## What is expected
Write out the whole listing, matching it exactly.

## Available data
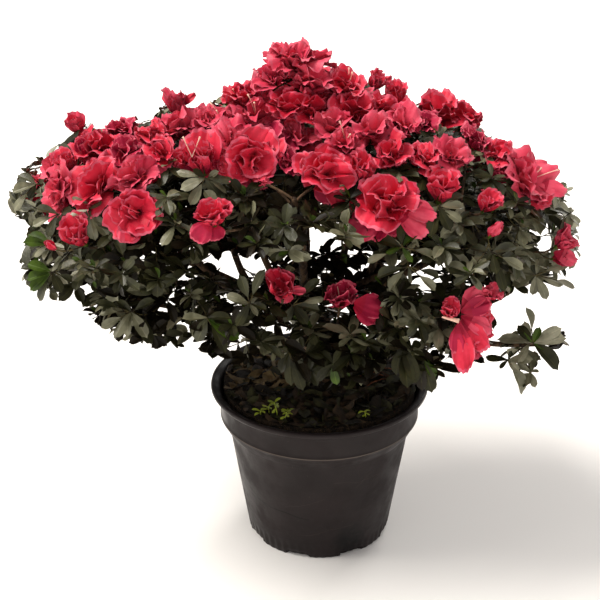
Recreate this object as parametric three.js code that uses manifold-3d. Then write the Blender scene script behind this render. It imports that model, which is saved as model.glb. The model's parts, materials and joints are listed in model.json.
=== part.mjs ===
// A double-flowered azalea in a black nursery pot: a short forked trunk, arched boughs, and masses of
// leafy twigs and ruffled blooms that make one wide, low dome.
// Millimetres, +Z up, the front at -Y. The origin is the middle of the pot's underside.
import * as THREE from "three";
import { mergeVertices } from "three/addons/utils/BufferGeometryUtils.js";
import Module from "manifold-3d";

const wasm = await Module();
wasm.setup();

// Driving sizes of the pot
const LIP_R = 95;
const POT_H = 145;
const BASE_R = 63;
const WALL = 1.8;
const FLOOR = 2.6;
const BAND_R = 86.5;
const BAND_FOOT = 116;
const SHOULDER_FOOT = 103;
const SHOULDER_R = 79.3;
const POT_SIDES = 28;
const NOTCHES = { count: 8, first: -63, wide: 22, high: 4, deep: 3.2 };

// Driving sizes of the soil and the wood
const GAP = 0.35;
const SOIL_EDGE = POT_H - 4;
const SOIL_MIDDLE = POT_H + 3;
const TRUNK = { foot: 19, waist: 12.5, top: 10.5, height: 47, lean: [-5, 2], sides: 9, steps: 5 };
const BOUGH = { foot: 4.8, tip: 2.6, sides: 5, steps: 5 };
const SIDE_BOUGH = { foot: 3.5, tip: 2.3, sides: 4, steps: 4 };
const SWAY = 9;
const SPOT_STEP = 4;

// Driving sizes of the crown: one dome, seen in plan as an ellipse, and the rings of masses under it.
// Blooms stay inside a share of the dome's plan, a little more of it at the sides.
const DOME = { centre: [-21, 15, 322], reach: [236, 182, 92], bloom_edge: 0.88, bloom_sides: 0.1 };
const TOP = { at: [-24, 6, 372], reach: [76, 72, 78], apex: 38 };
const OUTER = {
  centre: [-21, 12],
  radius: [178, 134],
  reach: 74,
  over: 6,
  spare: 8,
  hang: { side: 226, front: 332, back: 250 },
};
const UPPER = { centre: [-21, 12], radius: [104, 76], reach: 66, height: 362, half: 52, first: 18 };
const SPACE_GAP = 0.8;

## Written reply
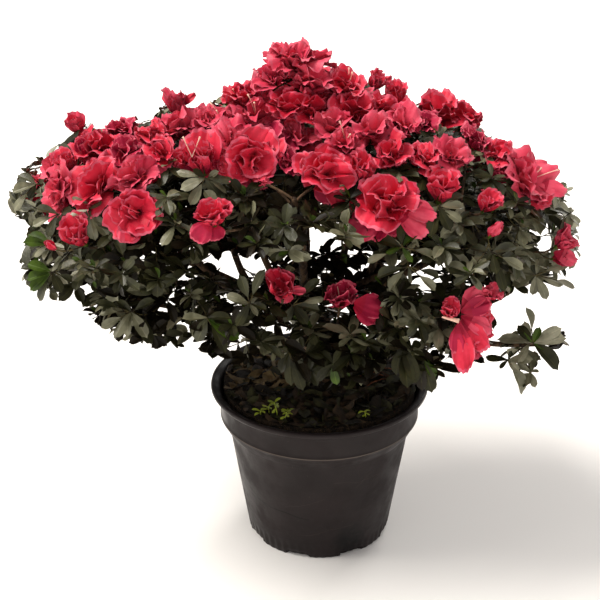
Recreate this object as parametric three.js code that uses manifold-3d. Then write the Blender scene script behind this render. It imports that model, which is saved as model.glb. The model's parts, materials and joints are listed in model.json.
=== part.mjs ===
// A double-flowered azalea in a black nursery pot: a short forked trunk, arched boughs, and masses of
// leafy twigs and ruffled blooms that make one wide, low dome.
// Millimetres, +Z up, the front at -Y. The origin is the middle of the pot's underside.
import * as THREE from "three";
import { mergeVertices } from "three/addons/utils/BufferGeometryUtils.js";
import Module from "manifold-3d";

const wasm = await Module();
wasm.setup();

// Driving sizes of the pot
const LIP_R = 95;
const POT_H = 145;
const BASE_R = 63;
const WALL = 1.8;
const FLOOR = 2.6;
const BAND_R = 86.5;
const BAND_FOOT = 116;
const SHOULDER_FOOT = 103;
const SHOULDER_R = 79.3;
const POT_SIDES = 28;
const NOTCHES = { count: 8, first: -63, wide: 22, high: 4, deep: 3.2 };

// Driving sizes of the soil and the wood
const GAP = 0.35;
const SOIL_EDGE = POT_H - 4;
const SOIL_MIDDLE = POT_H + 3;
const TRUNK = { foot: 19, waist: 12.5, top: 10.5, height: 47, lean: [-5, 2], sides: 9, steps: 5 };
const BOUGH = { foot: 4.8, tip: 2.6, sides: 5, steps: 5 };
const SIDE_BOUGH = { foot: 3.5, tip: 2.3, sides: 4, steps: 4 };
const SWAY = 9;
const SPOT_STEP = 4;

// Driving sizes of the crown: one dome, seen in plan as an ellipse, and the rings of masses under it.
// Blooms stay inside a share of the dome's plan, a little more of it at the sides.
const DOME = { centre: [-21, 15, 322], reach: [236, 182, 92], bloom_edge: 0.88, bloom_sides: 0.1 };
const TOP = { at: [-24, 6, 372], reach: [76, 72, 78], apex: 38 };
const OUTER = {
  centre: [-21, 12],
  radius: [178, 134],
  reach: 74,
  over: 6,
  spare: 8,
  hang: { side: 226, front: 332, back: 250 },
};
const UPPER = { centre: [-21, 12], radius: [104, 76], reach: 66, height: 362, half: 52, first: 18 };
const SPACE_GAP = 0.8;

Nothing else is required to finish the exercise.